I couldn’t help walking around the suspended bags without thinking about the environmental issues and issues of war currently facing humanity. These suspended bags of sand, some like limp stretched bodies and others like slung Christmas gift sacks, had a mute dignity and suffering all their own. Yet what happened to one happened to all. Some of what happened was recorded on the paper beneath or behind the bag as a mark like a tidal pattern in sand. However the weight distribution meant that the movement of some of the bags went unrecorded on their own sheet; it appeared as an echo on a sheet elsewhere.

Eventually one realized that the interconnections of the bags and the actions of the viewer affected the whole. A clouded and distorted drag mark in one room produced a cleaner and more compact mark in another. However I could only see the full impact of my lifting and swinging of bags by remembering and reviewing what was recorded. I was left asking, was my impact one of fragmentation and a failure to be whole, or was the knowledge of my impact the discovery of shared identity, integrity and a harmony of supportive movements?  All I can conclude is that I found a systematic exposure of associations with no such thing as a predictable response within the mark making. Thus life, however mechanical, is nevertheless a creative sharing of unpredictable energies. Given today’s play of affairs, perhaps a timely warning.

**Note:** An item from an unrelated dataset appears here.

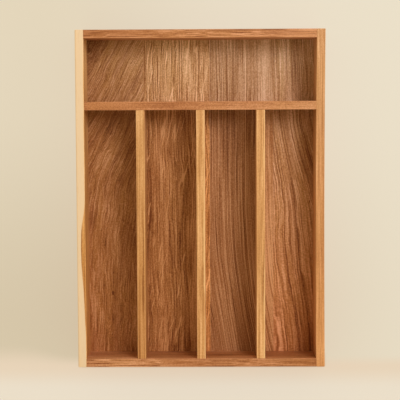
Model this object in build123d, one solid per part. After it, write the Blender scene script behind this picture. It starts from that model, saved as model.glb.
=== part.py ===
from build123d import *
import os

# Drawer organizer insert: a shallow open wooden tray that lies in a drawer. Two full-length side rails
# cover the ends of two end rails. A cross divider sets off one wide compartment at the back, and three
# lane dividers share the rest into four long lanes. The floor is a panel of edge-glued boards, held in a
# groove in the rails. The butt joints are held by glued dowels.
#
# Millimetres. +X is to the right, +Y towards the wide compartment, +Z up. The origin is the centre of the
# underside.

# Outer size
outer_width = 260.0
outer_length = 354.0
outer_height = 50.0

# Rails and dividers
stock = 9.0                        # thickness of every rail and divider
wide_compartment = 65.5            # clear length of the wide compartment, along Y
lane_count = 4
divider_drop = 0.3                 # how far the dividers' top edges lie below the rails'
edge_round = 0.7                   # radius of the eased edges

# Floor
floor_thickness = 6.0
floor_lift = 3.0                   # underside of the floor above the rails' lower edges
groove_depth = 4.0
floor_tongue = 3.0                 # how far the floor reaches into its groove, short of its bottom
floor_seams = (-61.0, 9.5, 77.5)   # X of the glued seams between the floor's boards

# Dowels
dowel_diameter = 4.0
dowel_length = 20.0
dowel_in_face = 5.5                # the part of a dowel that sits in a rail's or divider's face
dowel_chamfer = 0.5
hole_spare = 0.5                   # how much deeper than its dowel each end of a hole is
dowel_heights = (20.0, 39.0)

# Places that follow from the sizes above
half_width = outer_width / 2
half_length = outer_length / 2
inner_x = half_width - stock
inner_y = half_length - stock
floor_top = floor_lift + floor_thickness
divider_top = outer_height - divider_drop
cross_back = inner_y - wide_compartment
cross_front = cross_back - stock
lane_width = (2 * inner_x - (lane_count - 1) * stock) / lane_count
lane_pitch = lane_width + stock
lane_divider_x = [-inner_x + lane_pitch * n - stock / 2 for n in range(1, lane_count)]


def block(low, high):
    """A plain board between two opposite corners."""
    size = [b - a for a, b in zip(low, high)]
    middle = [(a + b) / 2 for a, b in zip(low, high)]
    return Pos(*middle) * Box(*size)


def dowel_places(face, way, along):
    """Where a joint's dowels cross the face that a board butts against, and which way the board lies.

    face is the joint's centre at floor level, way points from the face into the butting board, and along
    is the direction of a dowel's axis.
    """
    return [(Vector(face[0], face[1], height), way, along) for height in dowel_heights]


def corner_joints():
    """The dowels between the side rails and the end rails."""
    places = []
    for side in (-1, 1):
        for end in (-1, 1):
            face = (side * inner_x, end * (half_length - stock / 2))
            places += dowel_places(face, -side, "X")
    return places


def cross_joints():
    """The dowels between the side rails and the cross divider."""
    places = []
    for side in (-1, 1):
        face = (side * inner_x, (cross_back + cross_front) / 2)
        places += dowel_places(face, -side, "X")
    return places


def lane_joints():
    """The dowels at both ends of the lane dividers."""
    places = []
    for x in lane_divider_x:
        places += dowel_places((x, -inner_y), 1, "Y")
        places += dowel_places((x, cross_front), -1, "Y")
    return places


def along_joint(place, start, end, radius):
    """A rod on a dowel's axis, from start to end, counted from the face into the butting board."""
    point, way, along = place
    turn = Rot(0, 90, 0) if along == "X" else Rot(-90, 0, 0)
    step = Vector(1, 0, 0) if along == "X" else Vector(0, 1, 0)
    middle = point + step * (way * (start + end) / 2)
    return Pos(middle) * turn * Cylinder(radius, end - start)


def dowel(place):
    """One dowel with chamfered ends."""
    rod = along_joint(place, -dowel_in_face, dowel_length - dowel_in_face, dowel_diameter / 2)
    return chamfer(rod.edges().filter_by(GeomType.CIRCLE), dowel_chamfer)


def hole(place):
    """The hole for one dowel, which runs into both boards of the joint."""
    deep_in_board = dowel_length - dowel_in_face + hole_spare
    return along_joint(place, -dowel_in_face - hole_spare, deep_in_board, dowel_diameter / 2)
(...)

Similarly the flickering light of Intelligence, as one peered into the glossy de-activated screens of the photographs, was generally evocative of concepts and feelings about ones own fragmentation, delusions and distorted perceptions induced by the experiences of technology. One could only make out what was on the photographs via reflected light. It was ironic that screens which usually light themselves up could not be turned on and were rendered sightless. Looking into their blank faces to see my own face made me realize that turned on these technologies usually blindfolded me to the world beyond their immediacy. Amidst the atmospheric reflections of light the world of technology was thrown against the world of ordinary appearances. I was left thinking that however we look at it, we are all a product of our sense perceptions and thus all serve their inherent nature. Intelligence was a nuanced and beautiful elaboration of the illusions of the information age and our frequent failure in seeing the beauty of our ordinary world.

In summary the artist’s minimal means, matched with objects chosen and placed for their symbolic depth, made the possible readings of his exhibit more fruitful and more enjoyable. It was a pleasant surprise to find such a cogent and poetic sensibility being practiced and shared.